:: Collected material ::
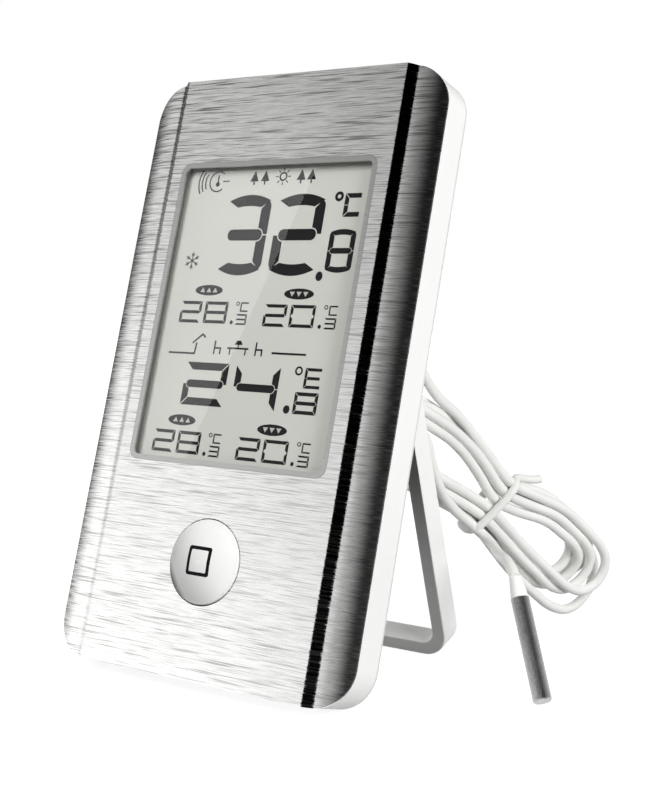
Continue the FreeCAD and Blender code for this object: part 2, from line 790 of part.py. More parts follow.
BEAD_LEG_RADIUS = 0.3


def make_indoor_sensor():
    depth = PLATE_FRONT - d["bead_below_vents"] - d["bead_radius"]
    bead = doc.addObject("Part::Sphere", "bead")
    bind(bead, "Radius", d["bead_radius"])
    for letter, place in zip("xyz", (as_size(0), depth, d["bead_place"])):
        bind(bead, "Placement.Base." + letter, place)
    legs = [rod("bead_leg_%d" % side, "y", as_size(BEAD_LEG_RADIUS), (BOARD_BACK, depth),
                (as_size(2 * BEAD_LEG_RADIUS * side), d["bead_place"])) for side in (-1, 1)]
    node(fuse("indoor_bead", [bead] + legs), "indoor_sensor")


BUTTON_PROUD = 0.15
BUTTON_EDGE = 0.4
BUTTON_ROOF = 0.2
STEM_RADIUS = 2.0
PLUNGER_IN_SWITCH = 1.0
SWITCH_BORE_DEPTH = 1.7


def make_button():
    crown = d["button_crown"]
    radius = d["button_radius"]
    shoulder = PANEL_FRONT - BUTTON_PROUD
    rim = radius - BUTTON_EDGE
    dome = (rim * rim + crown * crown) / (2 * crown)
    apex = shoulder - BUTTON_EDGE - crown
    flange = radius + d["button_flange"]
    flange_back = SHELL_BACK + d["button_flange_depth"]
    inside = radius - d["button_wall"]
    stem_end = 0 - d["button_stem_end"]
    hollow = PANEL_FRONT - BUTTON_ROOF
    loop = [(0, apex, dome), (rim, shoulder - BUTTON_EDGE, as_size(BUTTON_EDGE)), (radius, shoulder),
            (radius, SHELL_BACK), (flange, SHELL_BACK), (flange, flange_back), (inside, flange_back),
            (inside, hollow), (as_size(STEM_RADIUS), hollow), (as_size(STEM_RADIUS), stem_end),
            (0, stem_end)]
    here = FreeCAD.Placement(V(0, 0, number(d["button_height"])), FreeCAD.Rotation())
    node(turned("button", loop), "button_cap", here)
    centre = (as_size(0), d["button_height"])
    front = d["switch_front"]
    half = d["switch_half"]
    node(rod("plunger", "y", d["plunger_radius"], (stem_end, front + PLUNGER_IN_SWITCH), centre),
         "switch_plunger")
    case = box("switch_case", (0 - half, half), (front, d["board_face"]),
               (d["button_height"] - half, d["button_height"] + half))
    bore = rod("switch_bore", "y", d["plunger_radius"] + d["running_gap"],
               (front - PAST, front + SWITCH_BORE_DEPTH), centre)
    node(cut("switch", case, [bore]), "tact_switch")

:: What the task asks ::
Everything from the first line of the material through the line containing "BEAD_LEG_RADIUS = 0.3" is to be printed exactly; lines after that are to be left out.

:: Answer to the exercise ::
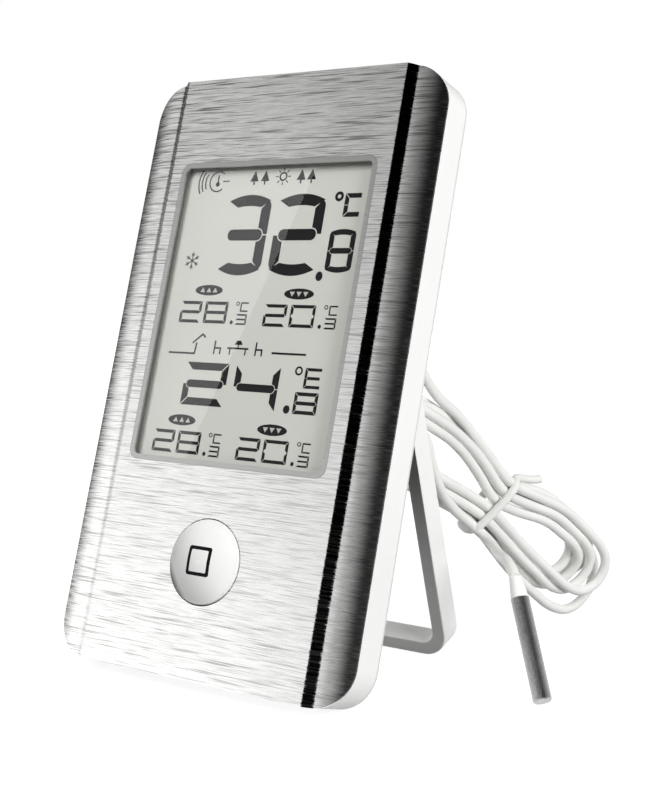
Continue the FreeCAD and Blender code for this object: part 2, from line 790 of part.py. More parts follow.
BEAD_LEG_RADIUS = 0.3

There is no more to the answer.